MIT's Lincoln Laboratory Unveils TX-GAIN: The Most Powerful AI Supercomputer in U.S. Academia

On October 2, 2025, MIT's Lincoln Laboratory unveiled TX-GAIN (TX-Generative AI Next), the most powerful artificial intelligence supercomputer at any U.S. university. With a peak performance of two AI exaflops—equivalent to two quintillion floating-point operations per second—TX-GAIN is poised to significantly advance research in biodefense, materials discovery, cybersecurity, and other critical fields.

TX-GAIN is housed at the Lincoln Laboratory Supercomputing Center (LLSC) in Holyoke, Massachusetts. The system is powered by over 600 NVIDIA graphics processing unit (GPU) accelerators specifically designed for AI operations.
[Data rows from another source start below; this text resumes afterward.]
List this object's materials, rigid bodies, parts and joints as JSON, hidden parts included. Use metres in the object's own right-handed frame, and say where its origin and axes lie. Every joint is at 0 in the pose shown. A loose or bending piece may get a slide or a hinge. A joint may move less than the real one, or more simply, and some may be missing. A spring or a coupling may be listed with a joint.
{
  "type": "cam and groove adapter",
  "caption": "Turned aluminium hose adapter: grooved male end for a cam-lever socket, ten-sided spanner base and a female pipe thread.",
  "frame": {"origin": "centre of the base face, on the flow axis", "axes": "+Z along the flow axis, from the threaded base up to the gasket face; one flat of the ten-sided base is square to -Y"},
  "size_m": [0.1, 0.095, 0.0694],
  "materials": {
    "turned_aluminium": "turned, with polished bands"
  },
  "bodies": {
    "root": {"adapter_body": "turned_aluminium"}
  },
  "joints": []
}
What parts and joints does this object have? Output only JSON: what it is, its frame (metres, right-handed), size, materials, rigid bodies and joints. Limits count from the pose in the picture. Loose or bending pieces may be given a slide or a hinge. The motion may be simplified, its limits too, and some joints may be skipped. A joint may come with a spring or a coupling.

This infrastructure enables researchers to perform complex simulations, data analyses, and model training at unprecedented speeds.

"TX-GAIN will enable our researchers to achieve scientific and engineering breakthroughs," said Jeremy Kepner, a Lincoln Laboratory Fellow and head of the LLSC. "The system will play a large role in supporting generative AI, physical simulation, and data analysis across all research areas."

Generative AI, which focuses on creating new data outputs rather than categorizing existing ones, is a primary application for TX-GAIN. At Lincoln Laboratory, teams are applying this technology to various domains, including evaluating radar signatures, supplementing weather data where coverage is missing, detecting anomalies in network traffic, and exploring chemical interactions to design new medicines and materials.

In the realm of biodefense, TX-GAIN's capabilities are particularly transformative. "TX-GAIN is allowing us to model not only significantly more protein interactions than ever before, but also much larger proteins with more atoms," said Rafael Jaimes, a researcher in Lincoln Laboratory's Counter–Weapons of Mass Destruction Systems Group. "This new computational capability is a game-changer for protein characterization efforts in biological defense."

The LLSC emphasizes user-friendly interfaces, allowing researchers to access supercomputing resources without needing expertise in parallel programming. This approach democratizes access to high-performance computing, enabling a broader range of scientists and engineers to leverage TX-GAIN's capabilities.

Energy efficiency is also a priority for the LLSC. The center has developed software tools that can reduce the energy required to train AI models by up to 80%, reflecting a commitment to sustainable computing practices.

The "TX" nomenclature of TX-GAIN pays homage to Lincoln Laboratory's Transistorized Experimental Computer Zero (TX-0) of 1956, one of the world's first transistor-based machines. Its successor, TX-2, played a pivotal role in pioneering human-computer interaction and artificial intelligence. TX-GAIN continues this legacy, representing a significant milestone in the evolution of supercomputing at MIT.

The deployment of TX-GAIN at MIT's Lincoln Laboratory represents a monumental advancement in AI supercomputing within the academic sphere. Its unparalleled computational power is set to drive significant progress in scientific research, technological innovation, and education, solidifying MIT's position at the forefront of artificial intelligence and high-performance computing.